• **WHAT TO DO**
How many of the lines that follow contain the word "from"? Give only the number.
==============================
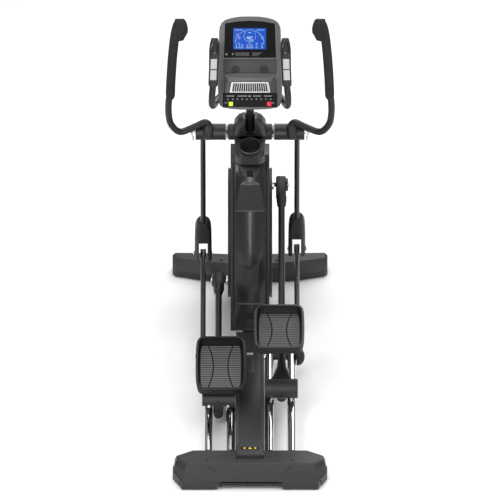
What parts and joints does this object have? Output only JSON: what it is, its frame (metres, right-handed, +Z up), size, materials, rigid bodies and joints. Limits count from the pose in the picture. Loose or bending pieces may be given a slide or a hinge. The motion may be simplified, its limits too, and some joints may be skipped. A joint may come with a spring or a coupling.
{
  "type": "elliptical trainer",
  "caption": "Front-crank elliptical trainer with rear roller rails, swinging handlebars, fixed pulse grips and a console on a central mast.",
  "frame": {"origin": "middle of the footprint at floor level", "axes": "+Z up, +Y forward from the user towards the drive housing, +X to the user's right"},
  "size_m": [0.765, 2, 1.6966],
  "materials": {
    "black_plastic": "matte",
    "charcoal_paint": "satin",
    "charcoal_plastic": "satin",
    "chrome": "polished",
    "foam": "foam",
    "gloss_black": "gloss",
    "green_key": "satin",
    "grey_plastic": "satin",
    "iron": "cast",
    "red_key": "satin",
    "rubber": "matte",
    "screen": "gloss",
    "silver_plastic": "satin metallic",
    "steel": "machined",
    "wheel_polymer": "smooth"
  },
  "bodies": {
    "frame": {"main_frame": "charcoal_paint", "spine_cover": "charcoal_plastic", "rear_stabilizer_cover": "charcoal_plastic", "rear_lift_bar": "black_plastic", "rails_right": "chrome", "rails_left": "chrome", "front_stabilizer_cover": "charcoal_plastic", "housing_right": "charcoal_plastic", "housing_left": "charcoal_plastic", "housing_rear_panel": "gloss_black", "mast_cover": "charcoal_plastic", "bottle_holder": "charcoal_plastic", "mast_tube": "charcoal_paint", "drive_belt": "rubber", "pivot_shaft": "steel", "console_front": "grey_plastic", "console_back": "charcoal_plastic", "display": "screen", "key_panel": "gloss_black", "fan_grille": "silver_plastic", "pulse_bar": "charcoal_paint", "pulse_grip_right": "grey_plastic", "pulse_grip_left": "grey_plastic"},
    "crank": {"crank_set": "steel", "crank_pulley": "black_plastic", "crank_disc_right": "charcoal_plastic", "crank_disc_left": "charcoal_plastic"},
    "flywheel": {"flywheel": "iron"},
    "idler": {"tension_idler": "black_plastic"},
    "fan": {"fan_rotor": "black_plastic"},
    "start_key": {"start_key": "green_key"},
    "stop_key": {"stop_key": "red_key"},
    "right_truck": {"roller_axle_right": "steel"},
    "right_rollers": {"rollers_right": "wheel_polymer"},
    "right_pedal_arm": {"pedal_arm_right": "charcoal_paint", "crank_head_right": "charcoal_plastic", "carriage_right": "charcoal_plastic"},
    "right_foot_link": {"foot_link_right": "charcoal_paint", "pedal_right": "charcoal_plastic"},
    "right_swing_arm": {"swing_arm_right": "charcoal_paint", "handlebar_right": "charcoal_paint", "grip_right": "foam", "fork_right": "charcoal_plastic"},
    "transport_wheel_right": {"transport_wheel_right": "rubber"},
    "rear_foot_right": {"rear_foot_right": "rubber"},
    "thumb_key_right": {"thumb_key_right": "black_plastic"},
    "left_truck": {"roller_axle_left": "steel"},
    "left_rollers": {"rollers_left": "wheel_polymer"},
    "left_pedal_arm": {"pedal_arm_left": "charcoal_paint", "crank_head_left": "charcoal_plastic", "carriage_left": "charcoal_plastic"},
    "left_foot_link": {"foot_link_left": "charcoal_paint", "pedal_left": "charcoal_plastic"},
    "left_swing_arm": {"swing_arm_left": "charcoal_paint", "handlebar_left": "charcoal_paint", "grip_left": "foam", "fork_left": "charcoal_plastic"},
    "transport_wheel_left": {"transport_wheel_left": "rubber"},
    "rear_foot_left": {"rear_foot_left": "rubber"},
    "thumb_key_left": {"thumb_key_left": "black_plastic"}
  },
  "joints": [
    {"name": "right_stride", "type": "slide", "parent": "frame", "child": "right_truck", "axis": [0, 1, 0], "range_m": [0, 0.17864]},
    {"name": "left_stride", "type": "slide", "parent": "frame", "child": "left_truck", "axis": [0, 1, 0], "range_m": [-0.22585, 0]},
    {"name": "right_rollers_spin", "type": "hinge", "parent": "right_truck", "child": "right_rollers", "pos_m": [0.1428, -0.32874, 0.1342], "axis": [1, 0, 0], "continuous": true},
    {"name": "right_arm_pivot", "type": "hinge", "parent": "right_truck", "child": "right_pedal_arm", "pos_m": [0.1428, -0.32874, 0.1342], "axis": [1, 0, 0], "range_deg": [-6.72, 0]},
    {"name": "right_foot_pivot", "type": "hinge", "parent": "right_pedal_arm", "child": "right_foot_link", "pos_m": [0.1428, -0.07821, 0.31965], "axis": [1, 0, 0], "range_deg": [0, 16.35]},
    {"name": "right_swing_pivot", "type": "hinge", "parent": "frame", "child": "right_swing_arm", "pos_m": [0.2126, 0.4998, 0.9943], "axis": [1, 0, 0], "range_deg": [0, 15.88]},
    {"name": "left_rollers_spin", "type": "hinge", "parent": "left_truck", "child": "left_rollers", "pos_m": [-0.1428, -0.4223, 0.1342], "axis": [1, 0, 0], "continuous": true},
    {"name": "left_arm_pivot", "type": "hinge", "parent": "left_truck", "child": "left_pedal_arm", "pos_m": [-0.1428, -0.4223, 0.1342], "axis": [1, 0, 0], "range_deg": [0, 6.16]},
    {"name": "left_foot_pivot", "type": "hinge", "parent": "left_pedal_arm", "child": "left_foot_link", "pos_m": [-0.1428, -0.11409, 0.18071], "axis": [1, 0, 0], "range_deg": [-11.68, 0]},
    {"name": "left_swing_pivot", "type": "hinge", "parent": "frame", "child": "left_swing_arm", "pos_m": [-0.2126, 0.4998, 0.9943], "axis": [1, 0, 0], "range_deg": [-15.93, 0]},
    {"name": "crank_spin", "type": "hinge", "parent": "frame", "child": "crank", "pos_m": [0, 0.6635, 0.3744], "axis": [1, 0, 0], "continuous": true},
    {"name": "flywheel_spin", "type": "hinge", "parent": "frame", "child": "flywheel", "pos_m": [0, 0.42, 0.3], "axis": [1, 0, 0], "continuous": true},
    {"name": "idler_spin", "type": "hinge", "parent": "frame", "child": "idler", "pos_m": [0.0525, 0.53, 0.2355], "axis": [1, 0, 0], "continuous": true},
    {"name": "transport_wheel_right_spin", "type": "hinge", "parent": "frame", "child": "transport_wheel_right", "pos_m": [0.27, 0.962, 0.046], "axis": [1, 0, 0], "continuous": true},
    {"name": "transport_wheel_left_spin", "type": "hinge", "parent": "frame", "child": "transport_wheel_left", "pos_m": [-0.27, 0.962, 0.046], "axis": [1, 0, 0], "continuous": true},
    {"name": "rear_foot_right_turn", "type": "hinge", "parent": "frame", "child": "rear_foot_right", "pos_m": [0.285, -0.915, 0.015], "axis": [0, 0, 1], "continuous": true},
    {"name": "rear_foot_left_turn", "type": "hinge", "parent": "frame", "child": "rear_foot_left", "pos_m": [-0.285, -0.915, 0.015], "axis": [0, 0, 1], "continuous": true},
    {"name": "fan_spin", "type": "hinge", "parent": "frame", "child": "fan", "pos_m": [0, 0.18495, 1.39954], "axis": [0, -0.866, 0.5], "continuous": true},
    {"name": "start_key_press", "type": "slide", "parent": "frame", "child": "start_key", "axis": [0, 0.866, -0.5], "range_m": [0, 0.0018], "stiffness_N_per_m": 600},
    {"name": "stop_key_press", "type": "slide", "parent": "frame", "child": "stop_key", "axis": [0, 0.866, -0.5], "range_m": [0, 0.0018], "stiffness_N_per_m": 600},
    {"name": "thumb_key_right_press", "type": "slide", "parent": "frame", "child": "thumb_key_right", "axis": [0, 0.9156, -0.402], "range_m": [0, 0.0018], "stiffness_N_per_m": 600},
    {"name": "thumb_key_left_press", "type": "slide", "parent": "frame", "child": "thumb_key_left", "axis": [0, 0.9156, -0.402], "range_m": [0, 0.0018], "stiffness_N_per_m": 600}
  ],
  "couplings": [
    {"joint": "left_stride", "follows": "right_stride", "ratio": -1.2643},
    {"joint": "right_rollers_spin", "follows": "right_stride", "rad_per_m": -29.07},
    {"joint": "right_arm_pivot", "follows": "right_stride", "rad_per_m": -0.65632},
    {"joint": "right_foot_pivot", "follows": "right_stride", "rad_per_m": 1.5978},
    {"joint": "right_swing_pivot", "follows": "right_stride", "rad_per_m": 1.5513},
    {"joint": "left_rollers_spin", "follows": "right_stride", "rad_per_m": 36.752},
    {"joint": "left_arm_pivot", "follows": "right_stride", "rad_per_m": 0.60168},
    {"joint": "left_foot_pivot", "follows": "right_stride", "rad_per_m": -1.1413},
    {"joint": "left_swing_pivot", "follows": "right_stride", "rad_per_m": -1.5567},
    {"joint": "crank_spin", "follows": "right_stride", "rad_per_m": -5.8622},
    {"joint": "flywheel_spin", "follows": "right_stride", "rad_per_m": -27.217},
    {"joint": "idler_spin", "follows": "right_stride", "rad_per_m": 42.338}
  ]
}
==============================
• **FULL OUTPUT**
2